Mr. Nadeem Rehmani, Director Operations, METRO, and a very experienced speaker on the managerial circuit, paid a visit to the Lahore School on November 6, 2014, to deliver a talk on Leadership and to answer questions of the MBA participants of the Organizational Behavior and Leadership course. The talk and his answers were very well received.

He began by noting that a manager was appointed by the company whereas leadership had to be earned. However, even junior managers can become leaders because it was the situation which created leadership. The more unusual insight from him was that a leader had to balance between confidence and humility, aggression and patience, optimism and realism, and between deliberation and decisiveness.

Even more interesting were the types of “leaders” Mr. Nadeem said one could encounter in almost every organization and whom he would call as “unwanted”. These included the narcissistic (I love myself); the ditherer (I will not take a decision); the panderer (I will do everything to please my boss); the faddist (I love the new fad till I run into a newer one); the fantasizer (I will build this, do this) and the tunneler (the micro-manager).

He divided most employees on a two by two matrix of Skill versus Value. Thus one could put them into four boxes. The stars were obviously those with a high skill set and a high value set. Then there were those with high value but low skill set (hardworking and honest) and you had to invest in them. If there were those who were low on both, it meant they were 'hiring mistakes'. The most dangerous were actually those high on skills and low on value because these would form their own followership and one needed to get rid of them.
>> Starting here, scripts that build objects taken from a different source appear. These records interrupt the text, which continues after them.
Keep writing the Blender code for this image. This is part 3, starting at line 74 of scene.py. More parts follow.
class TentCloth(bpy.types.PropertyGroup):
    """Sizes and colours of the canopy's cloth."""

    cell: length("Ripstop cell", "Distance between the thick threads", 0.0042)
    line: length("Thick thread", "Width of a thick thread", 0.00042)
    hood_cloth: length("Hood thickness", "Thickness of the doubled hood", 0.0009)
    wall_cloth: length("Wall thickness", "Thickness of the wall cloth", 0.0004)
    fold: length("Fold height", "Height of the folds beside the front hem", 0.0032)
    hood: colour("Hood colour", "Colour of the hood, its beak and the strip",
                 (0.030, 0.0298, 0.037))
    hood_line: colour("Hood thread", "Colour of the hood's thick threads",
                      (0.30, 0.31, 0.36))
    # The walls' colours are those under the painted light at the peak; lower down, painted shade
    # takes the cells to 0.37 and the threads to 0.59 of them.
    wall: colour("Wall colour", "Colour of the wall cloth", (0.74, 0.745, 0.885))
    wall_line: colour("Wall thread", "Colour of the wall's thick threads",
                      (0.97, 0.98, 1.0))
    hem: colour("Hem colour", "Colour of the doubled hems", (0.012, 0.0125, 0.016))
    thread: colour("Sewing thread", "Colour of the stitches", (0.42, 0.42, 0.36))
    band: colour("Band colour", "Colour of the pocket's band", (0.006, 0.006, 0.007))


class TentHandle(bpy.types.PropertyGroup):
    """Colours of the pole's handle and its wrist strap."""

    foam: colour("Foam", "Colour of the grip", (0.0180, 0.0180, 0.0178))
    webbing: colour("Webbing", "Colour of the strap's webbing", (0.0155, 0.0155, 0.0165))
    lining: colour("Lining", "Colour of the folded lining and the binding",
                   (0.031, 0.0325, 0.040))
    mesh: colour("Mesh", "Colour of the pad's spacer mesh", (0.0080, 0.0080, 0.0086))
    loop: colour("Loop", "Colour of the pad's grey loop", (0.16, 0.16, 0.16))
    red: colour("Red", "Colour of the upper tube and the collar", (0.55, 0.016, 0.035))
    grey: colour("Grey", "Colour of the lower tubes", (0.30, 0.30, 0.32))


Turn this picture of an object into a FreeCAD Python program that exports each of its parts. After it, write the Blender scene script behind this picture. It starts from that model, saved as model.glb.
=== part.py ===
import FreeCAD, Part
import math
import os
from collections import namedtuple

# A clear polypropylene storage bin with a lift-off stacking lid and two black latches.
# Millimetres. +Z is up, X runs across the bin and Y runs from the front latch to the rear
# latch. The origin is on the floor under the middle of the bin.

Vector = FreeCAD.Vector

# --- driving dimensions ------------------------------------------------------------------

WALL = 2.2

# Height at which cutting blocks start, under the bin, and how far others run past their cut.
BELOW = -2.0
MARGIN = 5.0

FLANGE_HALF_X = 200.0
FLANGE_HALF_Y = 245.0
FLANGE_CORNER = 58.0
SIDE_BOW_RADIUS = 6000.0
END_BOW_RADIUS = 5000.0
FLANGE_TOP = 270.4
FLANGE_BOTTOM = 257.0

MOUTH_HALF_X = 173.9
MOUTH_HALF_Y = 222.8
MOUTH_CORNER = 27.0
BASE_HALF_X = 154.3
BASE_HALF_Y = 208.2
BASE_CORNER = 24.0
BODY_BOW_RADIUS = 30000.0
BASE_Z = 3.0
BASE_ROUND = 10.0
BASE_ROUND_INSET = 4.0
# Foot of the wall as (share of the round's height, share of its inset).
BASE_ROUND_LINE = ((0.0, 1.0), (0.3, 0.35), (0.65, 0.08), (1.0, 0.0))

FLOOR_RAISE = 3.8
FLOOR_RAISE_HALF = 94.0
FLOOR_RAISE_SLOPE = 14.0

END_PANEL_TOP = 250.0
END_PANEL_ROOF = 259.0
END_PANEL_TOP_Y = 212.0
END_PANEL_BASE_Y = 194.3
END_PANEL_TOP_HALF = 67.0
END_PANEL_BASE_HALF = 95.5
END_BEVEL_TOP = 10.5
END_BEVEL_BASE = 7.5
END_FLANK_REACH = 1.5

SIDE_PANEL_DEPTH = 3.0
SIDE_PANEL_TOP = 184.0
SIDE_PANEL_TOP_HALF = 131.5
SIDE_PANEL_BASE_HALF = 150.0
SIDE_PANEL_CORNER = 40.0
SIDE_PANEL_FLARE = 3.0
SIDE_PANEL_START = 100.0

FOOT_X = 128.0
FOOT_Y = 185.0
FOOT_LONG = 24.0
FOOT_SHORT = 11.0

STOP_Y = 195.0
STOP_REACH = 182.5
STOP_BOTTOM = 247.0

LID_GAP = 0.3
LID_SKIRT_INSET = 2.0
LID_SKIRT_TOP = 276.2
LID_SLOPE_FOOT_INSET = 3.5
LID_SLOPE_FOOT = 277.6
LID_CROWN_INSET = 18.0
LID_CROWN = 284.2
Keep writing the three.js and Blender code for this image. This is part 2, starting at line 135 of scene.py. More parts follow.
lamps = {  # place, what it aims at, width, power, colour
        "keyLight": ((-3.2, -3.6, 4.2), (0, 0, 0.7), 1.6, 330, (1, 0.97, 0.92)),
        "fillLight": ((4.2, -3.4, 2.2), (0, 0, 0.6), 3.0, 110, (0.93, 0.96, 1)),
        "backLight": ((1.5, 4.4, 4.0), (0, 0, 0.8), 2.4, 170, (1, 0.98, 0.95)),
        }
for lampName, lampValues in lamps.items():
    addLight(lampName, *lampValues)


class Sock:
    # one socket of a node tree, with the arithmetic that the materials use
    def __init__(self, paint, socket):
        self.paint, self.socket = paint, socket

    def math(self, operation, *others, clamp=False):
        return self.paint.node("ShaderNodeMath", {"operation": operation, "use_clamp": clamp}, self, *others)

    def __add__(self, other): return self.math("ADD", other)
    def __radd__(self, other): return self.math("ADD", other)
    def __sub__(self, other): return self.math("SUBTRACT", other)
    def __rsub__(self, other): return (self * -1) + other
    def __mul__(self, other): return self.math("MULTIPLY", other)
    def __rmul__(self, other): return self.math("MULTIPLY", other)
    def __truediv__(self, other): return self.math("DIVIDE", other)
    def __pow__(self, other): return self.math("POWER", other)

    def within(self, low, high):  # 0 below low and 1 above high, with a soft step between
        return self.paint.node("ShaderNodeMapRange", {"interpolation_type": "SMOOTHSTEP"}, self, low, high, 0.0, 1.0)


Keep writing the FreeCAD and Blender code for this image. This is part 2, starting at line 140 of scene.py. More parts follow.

The MBA participants used the last one hour to ask him a large number of questions. In response to a question on his style of people management, he informed the class that he had some 25 direct reportees whom he met regularly for 15 minutes per person to discuss their problems. A business leader had to have a hand on the pulse of his or her people and had to keep them happy. People make mistakes and those who do not make mistakes would not become good leaders.

And finally, he told the class he had the same personality whether in office, home or in class (What we call in our jargon, authentic leadership!).